9. The system of claim 1, wherein the second extrudable food supply comprises a material selected from the group consisting of a cheese, a sauce, a meat slurry, and a fruit filling.

10. The system of claim 9, wherein the second extrudable food supply is pumpable at a temperature necessary for safe storage and production of refrigerated food products.

11. The system of claim 9, wherein the second extrudable food supply has a viscosity and a melting point such that when cooking the food products, the second extrudable food supply layer is not flowable.

12. A co-extruded food product made by the method of claim 3.

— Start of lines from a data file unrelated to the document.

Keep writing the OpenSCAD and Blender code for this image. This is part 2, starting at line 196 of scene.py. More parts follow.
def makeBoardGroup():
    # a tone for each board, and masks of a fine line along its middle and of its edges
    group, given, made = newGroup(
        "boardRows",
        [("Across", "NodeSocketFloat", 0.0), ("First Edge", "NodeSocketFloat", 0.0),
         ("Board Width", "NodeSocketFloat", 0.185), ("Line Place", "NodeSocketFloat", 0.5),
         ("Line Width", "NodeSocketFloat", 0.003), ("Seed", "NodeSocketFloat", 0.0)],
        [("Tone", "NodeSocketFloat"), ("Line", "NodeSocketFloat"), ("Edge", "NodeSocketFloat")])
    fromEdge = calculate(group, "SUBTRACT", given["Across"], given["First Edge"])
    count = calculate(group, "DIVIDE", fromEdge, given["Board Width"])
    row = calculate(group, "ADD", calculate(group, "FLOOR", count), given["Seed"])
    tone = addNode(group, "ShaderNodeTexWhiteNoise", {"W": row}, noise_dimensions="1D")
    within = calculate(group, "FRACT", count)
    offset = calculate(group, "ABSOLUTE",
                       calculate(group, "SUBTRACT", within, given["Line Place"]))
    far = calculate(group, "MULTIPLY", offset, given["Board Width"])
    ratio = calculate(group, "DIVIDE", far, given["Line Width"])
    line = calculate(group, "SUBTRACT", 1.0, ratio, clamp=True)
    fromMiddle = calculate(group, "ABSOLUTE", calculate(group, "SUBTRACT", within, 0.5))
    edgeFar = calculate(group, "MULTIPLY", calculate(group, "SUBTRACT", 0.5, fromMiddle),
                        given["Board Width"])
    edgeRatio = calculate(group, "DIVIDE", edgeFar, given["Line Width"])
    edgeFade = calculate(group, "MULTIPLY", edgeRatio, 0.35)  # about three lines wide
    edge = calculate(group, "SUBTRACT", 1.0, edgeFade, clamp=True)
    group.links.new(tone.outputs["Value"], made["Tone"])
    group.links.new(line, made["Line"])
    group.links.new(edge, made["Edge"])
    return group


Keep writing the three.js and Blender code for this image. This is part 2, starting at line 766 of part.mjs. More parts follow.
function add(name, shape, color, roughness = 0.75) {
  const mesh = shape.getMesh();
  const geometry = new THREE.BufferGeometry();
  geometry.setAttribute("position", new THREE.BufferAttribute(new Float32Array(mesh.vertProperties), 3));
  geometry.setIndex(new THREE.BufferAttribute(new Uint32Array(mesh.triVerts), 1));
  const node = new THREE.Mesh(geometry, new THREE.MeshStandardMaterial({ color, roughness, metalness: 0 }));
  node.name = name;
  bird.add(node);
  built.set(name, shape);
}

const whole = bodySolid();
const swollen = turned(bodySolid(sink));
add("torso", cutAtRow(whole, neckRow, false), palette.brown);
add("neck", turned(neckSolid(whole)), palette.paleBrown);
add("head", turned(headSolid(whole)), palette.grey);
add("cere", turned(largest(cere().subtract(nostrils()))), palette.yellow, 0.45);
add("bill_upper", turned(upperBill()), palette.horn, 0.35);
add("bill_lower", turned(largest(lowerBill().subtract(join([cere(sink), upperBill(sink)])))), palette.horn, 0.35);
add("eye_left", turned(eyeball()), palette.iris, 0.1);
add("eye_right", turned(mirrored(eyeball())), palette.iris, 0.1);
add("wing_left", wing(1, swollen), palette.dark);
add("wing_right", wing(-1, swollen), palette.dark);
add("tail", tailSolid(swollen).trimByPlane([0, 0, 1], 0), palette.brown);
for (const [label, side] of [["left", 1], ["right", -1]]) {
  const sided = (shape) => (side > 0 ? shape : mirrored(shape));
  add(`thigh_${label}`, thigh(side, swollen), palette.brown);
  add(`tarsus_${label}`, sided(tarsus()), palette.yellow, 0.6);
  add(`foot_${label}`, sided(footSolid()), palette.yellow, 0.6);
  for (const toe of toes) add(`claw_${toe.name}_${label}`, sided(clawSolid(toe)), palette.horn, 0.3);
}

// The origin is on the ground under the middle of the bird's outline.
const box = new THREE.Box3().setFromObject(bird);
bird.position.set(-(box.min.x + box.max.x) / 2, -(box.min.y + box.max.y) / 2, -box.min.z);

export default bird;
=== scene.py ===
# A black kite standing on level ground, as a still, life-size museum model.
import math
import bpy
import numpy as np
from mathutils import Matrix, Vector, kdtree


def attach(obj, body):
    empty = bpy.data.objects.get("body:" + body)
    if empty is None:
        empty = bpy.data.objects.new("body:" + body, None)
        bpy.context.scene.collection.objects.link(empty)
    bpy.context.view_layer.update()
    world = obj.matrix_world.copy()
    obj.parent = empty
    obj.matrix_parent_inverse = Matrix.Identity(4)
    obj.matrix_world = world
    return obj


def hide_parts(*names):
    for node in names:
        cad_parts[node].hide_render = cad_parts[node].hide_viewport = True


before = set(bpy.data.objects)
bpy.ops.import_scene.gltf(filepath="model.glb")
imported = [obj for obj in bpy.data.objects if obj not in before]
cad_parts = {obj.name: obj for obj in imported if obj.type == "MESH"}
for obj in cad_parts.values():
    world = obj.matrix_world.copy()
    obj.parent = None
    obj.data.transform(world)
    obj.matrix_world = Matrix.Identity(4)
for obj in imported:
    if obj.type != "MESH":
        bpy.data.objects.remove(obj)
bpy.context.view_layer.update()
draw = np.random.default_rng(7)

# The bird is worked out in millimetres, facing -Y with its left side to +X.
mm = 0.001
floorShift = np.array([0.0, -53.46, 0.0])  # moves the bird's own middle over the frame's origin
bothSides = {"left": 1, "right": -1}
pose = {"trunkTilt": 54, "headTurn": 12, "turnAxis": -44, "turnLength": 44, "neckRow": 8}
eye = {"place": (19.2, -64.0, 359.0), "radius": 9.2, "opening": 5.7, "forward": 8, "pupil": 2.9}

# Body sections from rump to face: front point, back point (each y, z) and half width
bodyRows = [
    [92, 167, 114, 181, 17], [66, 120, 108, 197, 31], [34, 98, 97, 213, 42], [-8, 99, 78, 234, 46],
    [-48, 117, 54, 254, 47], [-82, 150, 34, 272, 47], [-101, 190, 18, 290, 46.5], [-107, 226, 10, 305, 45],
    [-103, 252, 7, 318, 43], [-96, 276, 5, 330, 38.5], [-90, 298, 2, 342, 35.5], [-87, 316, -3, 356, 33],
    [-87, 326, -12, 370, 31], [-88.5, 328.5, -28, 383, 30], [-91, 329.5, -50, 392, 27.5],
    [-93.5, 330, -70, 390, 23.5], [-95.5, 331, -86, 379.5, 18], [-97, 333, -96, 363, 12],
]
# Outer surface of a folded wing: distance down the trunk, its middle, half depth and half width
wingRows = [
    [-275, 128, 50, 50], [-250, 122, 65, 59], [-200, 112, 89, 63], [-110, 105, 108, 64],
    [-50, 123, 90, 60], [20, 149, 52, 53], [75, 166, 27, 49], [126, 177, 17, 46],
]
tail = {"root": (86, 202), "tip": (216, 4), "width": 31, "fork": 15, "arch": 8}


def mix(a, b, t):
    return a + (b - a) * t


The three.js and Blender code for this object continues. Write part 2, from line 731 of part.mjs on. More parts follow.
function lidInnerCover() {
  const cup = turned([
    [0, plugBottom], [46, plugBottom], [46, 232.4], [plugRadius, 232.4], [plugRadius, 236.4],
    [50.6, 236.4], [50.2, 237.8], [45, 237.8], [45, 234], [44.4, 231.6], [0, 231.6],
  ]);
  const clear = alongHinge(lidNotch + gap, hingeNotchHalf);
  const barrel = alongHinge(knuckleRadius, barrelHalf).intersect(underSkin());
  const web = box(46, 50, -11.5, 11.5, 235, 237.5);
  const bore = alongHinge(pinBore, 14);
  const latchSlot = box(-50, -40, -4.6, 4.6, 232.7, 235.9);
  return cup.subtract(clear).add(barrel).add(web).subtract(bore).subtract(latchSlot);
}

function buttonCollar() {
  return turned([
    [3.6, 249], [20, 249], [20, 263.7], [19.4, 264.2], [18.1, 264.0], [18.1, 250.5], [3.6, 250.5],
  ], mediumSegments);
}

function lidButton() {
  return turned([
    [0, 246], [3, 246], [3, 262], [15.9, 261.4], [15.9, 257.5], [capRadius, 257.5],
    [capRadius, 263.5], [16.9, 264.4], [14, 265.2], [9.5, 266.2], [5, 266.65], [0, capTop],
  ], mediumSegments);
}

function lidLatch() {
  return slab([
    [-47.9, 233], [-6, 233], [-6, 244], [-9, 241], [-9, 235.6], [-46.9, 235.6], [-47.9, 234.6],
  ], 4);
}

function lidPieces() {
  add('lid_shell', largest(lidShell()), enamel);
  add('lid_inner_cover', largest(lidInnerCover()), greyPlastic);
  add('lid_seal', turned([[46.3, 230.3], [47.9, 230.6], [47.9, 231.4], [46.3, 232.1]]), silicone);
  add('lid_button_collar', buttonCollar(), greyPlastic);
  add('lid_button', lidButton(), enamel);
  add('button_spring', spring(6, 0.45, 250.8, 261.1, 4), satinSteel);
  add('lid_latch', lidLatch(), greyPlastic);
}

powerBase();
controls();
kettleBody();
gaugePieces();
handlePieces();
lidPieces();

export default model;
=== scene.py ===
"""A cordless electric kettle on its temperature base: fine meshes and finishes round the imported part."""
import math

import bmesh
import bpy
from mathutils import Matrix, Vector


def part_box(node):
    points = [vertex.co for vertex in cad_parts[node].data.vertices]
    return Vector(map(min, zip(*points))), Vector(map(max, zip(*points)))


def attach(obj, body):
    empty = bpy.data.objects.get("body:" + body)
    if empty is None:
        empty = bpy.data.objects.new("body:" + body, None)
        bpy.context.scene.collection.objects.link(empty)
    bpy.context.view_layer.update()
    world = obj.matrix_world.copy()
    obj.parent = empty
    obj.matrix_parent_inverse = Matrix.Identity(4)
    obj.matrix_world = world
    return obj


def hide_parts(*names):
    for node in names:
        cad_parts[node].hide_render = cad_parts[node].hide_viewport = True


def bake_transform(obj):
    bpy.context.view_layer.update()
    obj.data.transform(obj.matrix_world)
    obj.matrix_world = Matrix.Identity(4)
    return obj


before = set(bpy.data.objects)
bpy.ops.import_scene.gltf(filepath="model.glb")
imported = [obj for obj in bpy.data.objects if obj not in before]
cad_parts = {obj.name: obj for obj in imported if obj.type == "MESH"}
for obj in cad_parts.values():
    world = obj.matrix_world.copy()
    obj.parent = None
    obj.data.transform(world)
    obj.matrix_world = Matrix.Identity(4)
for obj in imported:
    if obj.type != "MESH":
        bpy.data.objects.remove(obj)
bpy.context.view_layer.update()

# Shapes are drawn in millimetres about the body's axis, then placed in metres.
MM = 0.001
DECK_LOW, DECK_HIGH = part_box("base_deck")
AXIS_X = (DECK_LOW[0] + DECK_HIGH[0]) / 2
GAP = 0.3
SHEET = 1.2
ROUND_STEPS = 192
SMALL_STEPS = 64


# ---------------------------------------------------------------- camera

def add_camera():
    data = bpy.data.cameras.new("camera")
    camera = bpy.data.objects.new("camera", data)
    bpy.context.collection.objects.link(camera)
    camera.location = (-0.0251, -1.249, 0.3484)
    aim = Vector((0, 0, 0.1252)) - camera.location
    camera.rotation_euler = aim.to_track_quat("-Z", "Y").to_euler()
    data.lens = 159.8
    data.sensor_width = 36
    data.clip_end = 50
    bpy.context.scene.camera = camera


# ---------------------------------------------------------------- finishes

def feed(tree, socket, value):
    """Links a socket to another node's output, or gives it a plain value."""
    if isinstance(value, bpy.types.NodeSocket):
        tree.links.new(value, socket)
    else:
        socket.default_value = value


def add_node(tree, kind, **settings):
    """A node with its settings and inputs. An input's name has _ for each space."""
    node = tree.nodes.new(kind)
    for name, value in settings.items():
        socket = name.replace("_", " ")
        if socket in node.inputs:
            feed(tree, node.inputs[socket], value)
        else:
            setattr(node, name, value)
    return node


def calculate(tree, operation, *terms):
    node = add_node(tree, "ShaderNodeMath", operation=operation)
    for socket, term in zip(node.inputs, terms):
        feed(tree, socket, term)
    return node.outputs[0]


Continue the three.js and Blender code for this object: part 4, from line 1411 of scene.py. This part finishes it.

13. A co-extruded food product cut from a substantially continuous linear stream of coextrudate, the food product comprising: a substantially continuous layer of a first food product; anda layer of a second food product that at least partially surrounds the layer of the first food product;wherein the co-extruded food product is cut transverse to the linear stream of coextrudate such that the layer of the first food product is exposed on opposing ends.

14. The co-extruded food product of claim 13, wherein the second layer surrounds the first layer except at or near where the coextrudate is cut.

15. The co-extruded food product of claim 13, wherein the first layer material is pumpable at a temperature necessary for safe storage and production of refrigerated food products.

16. The method of claim 3, further comprising a step for advancing and flattening the individual co-extruded food products.

17. The method of claim 3, further comprising a cooling step.

18. The method of claim 3, wherein the cutting step includes use of a rotatable blade comprising at least one cutting surface for cutting the stream of coextrudate.

19. The method of claim 3, wherein the cutting step includes use of a guillotine-type blade.

20. The method of claim 3, wherein the second extrudable food supply comprises a material selected from the group consisting of a cheese, a sauce, a meat slurry, and a fruit filling, wherein the second extrudable food supply has a viscosity and a melting point such that when cooking the food products, the second extrudable food supply layer is not flowable.